By | 2014-05-01T03:27:00-04:00 May 1st, 2014|Blog|2 Comments

2 Comments

  1. Anonymous May 1, 2014 at 6:44 pm - Reply

    All in all, misspent energy. Israel has been in existence for, what, 66 years. Are we still that caught up with what the anti-Zionists think? The Kerry initiative is dead – much to the delight of Israel’s government. BDS will be finally defeated when Israel decides to end the occupation. If Israel wants to maintain the occupation, all the legal banter and clever arguments in the world won’t help it.

    AJ

  2. Anonymous May 1, 2014 at 7:18 pm - Reply

    Dear Guy,

    I think you are confused here. No people deserve national “self-determination” in the form of a nation state if that self-determination significantly infringes on the rights of other people(s). That of course includes the creation of the United States at the expense of native Americans.

    There are movements of various sorts and strengths around the world to address those concerns when they are raised by peoples suffering from injustice. No one is obligated to be equally involved in addressing all of those issues everywhere in the world, nor is that possible.

    That there is currently a growing movement worldwide to address Israel’s severe infringement on the rights of Palestinians and not every other injustice worldwide is nothing to complain about (and by the way, there are other significant movements worldwide to address other similar issues, perhaps you are not enough of a global citizen to be aware of them).

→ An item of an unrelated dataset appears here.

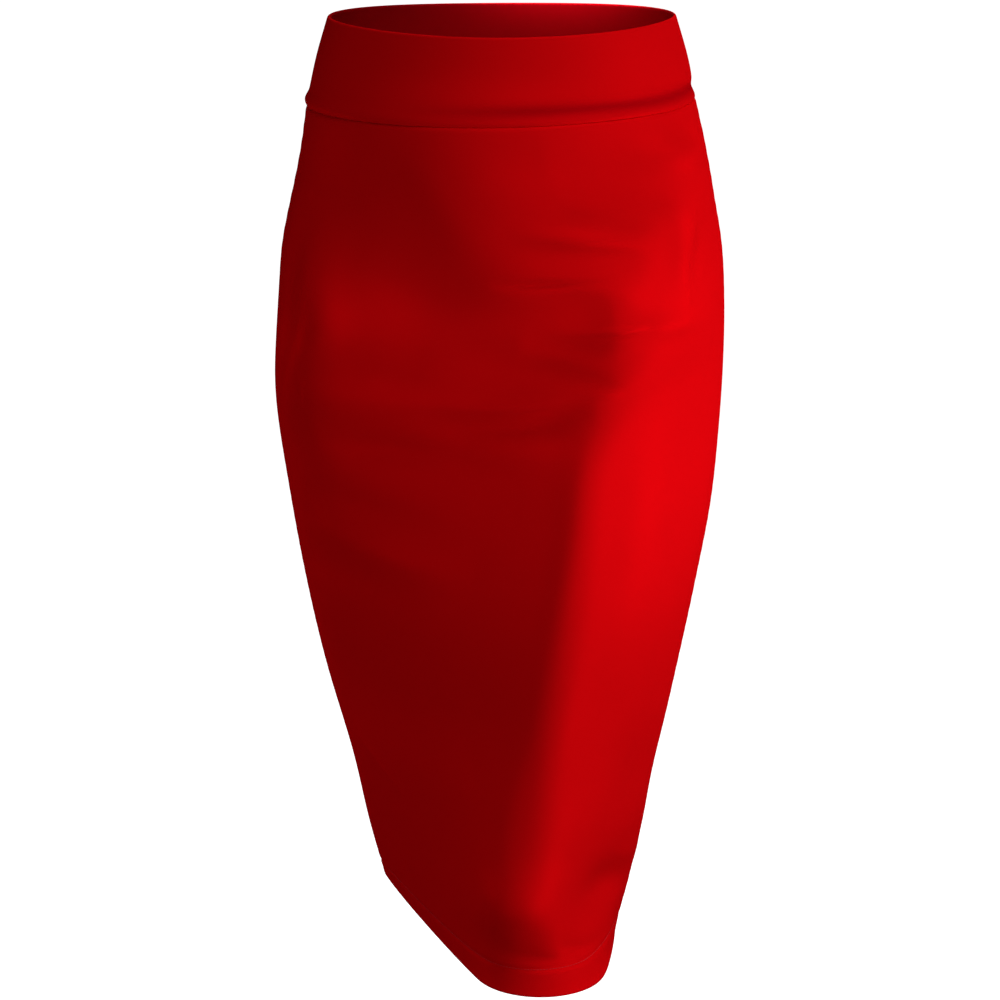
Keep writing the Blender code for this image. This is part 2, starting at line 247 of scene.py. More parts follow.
ALLOWANCE_EDGE_ROWS = (0.3, 0.8)    # rows close to an allowance's edges, mm from them
SIDE_ALLOWANCE_ROWS = 150
WAIST_ALLOWANCE_ROWS = 4
WAIST_ALLOWANCE_COLUMNS = 120
OVERLOCK_PITCH = 3.2
OVERLOCK_BITE = 4.0     # how far its threads reach in from the raw edge
THREAD = 0.4
THREAD_END = 1.0        # a thread ends this far from the ends of its allowance
THREAD_END_SHARE = 0.004            # and round the waist and hem by this share of a half
STITCH_SINK = 0.25      # how far a stitch's ends go into the cloth
STITCH_PROUD = 0.08     # and its middle stands off it
STITCH_GAP = 0.5        # between one stitch and the next
STITCH_SHOULDER = 0.6   # the share of its half over which a stitch lies flat
COVER_HALF = 2.4        # the hem's inner threads reach this far either side of its stitch row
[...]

    As others have noted, apartheid in South Africa was arguably not the number 1 most terrible injustice worldwide at the time of the global movement opposing it. Jim Crow racial oppression in the US was not the greatest oppression worldwide, etc.. Yet that was no excuse for letting them continue. That certain movements become ripe and have their moments at certain times is not something to begrudge them. Rather, Guy, your complaining analysis is a recipe that can be used by oppressors everywhere to justify paralysis and continued injustice everywhere.